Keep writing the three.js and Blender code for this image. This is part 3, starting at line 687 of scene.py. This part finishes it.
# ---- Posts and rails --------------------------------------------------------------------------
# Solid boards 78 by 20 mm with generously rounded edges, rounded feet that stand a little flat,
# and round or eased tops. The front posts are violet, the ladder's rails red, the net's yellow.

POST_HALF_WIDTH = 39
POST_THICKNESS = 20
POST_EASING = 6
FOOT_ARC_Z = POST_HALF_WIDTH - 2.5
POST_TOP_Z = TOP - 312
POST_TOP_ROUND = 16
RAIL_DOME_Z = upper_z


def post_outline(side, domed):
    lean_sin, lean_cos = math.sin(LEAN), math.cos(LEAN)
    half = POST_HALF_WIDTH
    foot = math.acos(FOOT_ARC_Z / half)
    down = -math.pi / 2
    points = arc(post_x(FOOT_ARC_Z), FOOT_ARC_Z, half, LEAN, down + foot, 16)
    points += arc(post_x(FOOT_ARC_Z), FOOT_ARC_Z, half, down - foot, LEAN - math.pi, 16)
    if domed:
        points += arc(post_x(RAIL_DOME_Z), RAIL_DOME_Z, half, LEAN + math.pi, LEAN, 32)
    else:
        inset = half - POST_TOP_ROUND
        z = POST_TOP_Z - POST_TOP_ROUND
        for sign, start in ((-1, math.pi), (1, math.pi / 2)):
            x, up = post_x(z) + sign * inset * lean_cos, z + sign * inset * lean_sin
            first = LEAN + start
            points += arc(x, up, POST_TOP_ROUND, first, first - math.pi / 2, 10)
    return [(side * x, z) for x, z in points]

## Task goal
Extract the complete listing verbatim.

## Finished task
Keep writing the three.js and Blender code for this image. This is part 3, starting at line 687 of scene.py. This part finishes it.
# ---- Posts and rails --------------------------------------------------------------------------
# Solid boards 78 by 20 mm with generously rounded edges, rounded feet that stand a little flat,
# and round or eased tops. The front posts are violet, the ladder's rails red, the net's yellow.

POST_HALF_WIDTH = 39
POST_THICKNESS = 20
POST_EASING = 6
FOOT_ARC_Z = POST_HALF_WIDTH - 2.5
POST_TOP_Z = TOP - 312
POST_TOP_ROUND = 16
RAIL_DOME_Z = upper_z


def post_outline(side, domed):
    lean_sin, lean_cos = math.sin(LEAN), math.cos(LEAN)
    half = POST_HALF_WIDTH
    foot = math.acos(FOOT_ARC_Z / half)
    down = -math.pi / 2
    points = arc(post_x(FOOT_ARC_Z), FOOT_ARC_Z, half, LEAN, down + foot, 16)
    points += arc(post_x(FOOT_ARC_Z), FOOT_ARC_Z, half, down - foot, LEAN - math.pi, 16)
    if domed:
        points += arc(post_x(RAIL_DOME_Z), RAIL_DOME_Z, half, LEAN + math.pi, LEAN, 32)
    else:
        inset = half - POST_TOP_ROUND
        z = POST_TOP_Z - POST_TOP_ROUND
        for sign, start in ((-1, math.pi), (1, math.pi / 2)):
            x, up = post_x(z) + sign * inset * lean_cos, z + sign * inset * lean_sin
            first = LEAN + start
            points += arc(x, up, POST_TOP_ROUND, first, first - math.pi / 2, 10)
    return [(side * x, z) for x, z in points]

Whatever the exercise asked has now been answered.